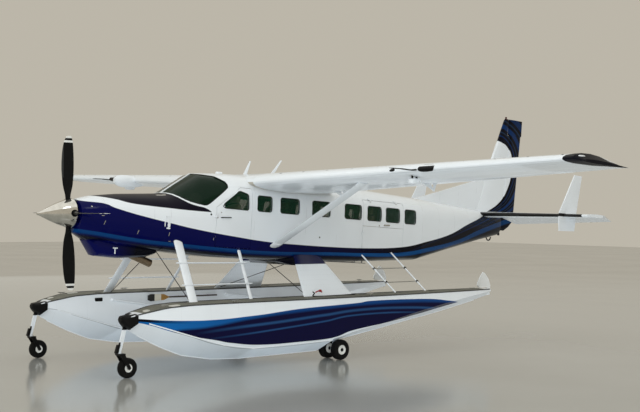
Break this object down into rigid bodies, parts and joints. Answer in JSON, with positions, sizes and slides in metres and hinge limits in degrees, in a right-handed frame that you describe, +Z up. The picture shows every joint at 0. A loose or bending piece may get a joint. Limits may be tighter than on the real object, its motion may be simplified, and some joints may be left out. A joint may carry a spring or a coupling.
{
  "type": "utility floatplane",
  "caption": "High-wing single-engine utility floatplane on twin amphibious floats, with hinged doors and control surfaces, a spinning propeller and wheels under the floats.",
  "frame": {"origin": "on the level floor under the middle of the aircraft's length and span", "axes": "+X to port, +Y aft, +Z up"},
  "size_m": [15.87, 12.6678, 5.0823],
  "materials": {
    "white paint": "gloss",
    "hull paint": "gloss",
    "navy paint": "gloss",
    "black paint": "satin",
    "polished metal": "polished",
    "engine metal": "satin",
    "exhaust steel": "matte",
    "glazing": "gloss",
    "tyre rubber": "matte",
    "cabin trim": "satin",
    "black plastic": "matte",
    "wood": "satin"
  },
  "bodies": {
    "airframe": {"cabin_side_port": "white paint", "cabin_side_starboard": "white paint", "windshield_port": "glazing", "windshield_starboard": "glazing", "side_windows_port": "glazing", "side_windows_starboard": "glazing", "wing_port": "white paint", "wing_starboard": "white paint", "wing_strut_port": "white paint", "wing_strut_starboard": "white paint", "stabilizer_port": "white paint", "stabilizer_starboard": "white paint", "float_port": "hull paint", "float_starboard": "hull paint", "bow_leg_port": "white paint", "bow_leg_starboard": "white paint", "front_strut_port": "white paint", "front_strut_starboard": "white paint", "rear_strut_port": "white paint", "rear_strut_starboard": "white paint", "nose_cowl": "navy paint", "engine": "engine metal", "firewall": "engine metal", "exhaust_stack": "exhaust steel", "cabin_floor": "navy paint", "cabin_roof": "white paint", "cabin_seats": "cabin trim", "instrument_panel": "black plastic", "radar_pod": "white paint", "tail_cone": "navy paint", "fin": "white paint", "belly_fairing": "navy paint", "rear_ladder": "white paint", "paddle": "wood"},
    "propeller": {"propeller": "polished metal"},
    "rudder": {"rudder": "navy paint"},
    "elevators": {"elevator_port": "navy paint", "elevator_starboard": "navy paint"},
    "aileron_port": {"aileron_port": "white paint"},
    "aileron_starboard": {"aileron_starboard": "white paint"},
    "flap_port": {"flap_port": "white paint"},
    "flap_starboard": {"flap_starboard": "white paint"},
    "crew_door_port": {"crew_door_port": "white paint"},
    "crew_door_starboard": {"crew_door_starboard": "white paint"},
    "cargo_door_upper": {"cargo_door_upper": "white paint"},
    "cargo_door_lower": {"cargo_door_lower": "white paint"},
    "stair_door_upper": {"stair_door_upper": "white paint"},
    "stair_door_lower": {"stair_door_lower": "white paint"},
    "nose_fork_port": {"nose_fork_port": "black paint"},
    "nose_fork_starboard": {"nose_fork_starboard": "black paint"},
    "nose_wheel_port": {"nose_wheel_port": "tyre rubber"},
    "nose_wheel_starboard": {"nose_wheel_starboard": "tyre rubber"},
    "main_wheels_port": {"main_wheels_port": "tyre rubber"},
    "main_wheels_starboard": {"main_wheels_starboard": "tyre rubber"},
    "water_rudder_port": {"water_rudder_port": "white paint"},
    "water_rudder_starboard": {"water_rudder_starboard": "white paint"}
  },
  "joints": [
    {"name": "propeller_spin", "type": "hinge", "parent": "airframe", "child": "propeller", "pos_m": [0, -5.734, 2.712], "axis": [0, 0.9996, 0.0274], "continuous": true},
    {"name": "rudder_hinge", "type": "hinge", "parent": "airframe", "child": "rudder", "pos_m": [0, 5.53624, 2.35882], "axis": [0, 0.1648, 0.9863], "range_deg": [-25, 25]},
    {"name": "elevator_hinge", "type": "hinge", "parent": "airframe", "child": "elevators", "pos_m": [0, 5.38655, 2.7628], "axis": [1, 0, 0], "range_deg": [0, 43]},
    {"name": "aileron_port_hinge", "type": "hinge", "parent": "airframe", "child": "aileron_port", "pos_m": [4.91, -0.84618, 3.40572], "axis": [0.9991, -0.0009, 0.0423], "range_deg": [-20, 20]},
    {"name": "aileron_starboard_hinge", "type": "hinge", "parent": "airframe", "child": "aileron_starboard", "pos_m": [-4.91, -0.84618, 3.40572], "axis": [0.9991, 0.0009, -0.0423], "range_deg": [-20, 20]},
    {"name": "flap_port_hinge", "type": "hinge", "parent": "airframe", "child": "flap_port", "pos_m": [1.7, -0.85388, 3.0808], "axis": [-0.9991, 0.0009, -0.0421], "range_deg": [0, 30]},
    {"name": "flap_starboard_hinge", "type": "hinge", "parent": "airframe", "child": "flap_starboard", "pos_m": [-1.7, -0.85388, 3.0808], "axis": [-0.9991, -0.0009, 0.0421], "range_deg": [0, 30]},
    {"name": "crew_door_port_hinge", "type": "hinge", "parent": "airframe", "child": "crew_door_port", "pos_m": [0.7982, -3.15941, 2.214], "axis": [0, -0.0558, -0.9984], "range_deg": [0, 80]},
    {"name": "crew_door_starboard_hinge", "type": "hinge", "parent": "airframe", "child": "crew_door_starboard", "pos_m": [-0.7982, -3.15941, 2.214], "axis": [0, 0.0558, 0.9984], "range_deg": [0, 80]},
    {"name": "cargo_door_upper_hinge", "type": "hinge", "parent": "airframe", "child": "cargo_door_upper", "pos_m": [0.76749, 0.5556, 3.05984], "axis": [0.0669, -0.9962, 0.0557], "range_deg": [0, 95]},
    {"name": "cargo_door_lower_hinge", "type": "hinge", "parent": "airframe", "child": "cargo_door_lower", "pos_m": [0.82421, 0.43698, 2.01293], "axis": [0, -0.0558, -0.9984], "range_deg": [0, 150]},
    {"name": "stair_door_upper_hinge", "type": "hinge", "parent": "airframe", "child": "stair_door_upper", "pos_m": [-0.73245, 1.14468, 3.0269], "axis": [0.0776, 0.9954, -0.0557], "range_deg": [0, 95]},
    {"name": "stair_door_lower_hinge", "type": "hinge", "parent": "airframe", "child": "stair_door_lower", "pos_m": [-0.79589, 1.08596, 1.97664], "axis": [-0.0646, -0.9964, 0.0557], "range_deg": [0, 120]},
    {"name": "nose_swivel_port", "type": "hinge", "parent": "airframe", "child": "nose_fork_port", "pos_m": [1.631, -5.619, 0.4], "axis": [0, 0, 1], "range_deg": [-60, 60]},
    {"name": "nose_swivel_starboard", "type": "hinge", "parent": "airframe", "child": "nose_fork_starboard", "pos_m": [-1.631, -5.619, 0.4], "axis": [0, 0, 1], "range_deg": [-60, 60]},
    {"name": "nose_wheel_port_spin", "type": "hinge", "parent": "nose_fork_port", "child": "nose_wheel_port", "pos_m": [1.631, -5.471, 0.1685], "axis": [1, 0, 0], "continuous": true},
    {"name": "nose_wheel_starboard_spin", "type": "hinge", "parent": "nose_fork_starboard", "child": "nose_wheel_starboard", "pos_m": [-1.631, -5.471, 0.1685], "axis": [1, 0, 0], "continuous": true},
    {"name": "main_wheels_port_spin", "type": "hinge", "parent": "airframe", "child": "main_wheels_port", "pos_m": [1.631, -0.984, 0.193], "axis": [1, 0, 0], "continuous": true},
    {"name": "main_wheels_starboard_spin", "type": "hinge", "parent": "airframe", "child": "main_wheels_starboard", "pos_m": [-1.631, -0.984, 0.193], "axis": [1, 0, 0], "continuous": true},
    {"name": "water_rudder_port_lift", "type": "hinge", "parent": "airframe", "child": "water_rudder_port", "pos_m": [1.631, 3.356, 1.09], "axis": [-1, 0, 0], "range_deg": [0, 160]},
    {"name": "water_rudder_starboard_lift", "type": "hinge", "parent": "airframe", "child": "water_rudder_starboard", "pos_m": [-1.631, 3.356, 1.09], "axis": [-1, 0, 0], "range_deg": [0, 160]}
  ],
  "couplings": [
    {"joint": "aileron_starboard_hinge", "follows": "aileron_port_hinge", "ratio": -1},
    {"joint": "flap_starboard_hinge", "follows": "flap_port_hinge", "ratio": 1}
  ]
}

What to work on: Find the lines containing "bodies" and pull them out.

Exercise response:
Break this object down into rigid bodies, parts and joints. Answer in JSON, with positions, sizes and slides in metres and hinge limits in degrees, in a right-handed frame that you describe, +Z up. The picture shows every joint at 0. A loose or bending piece may get a joint. Limits may be tighter than on the real object, its motion may be simplified, and some joints may be left out. A joint may carry a spring or a coupling.
  "bodies": {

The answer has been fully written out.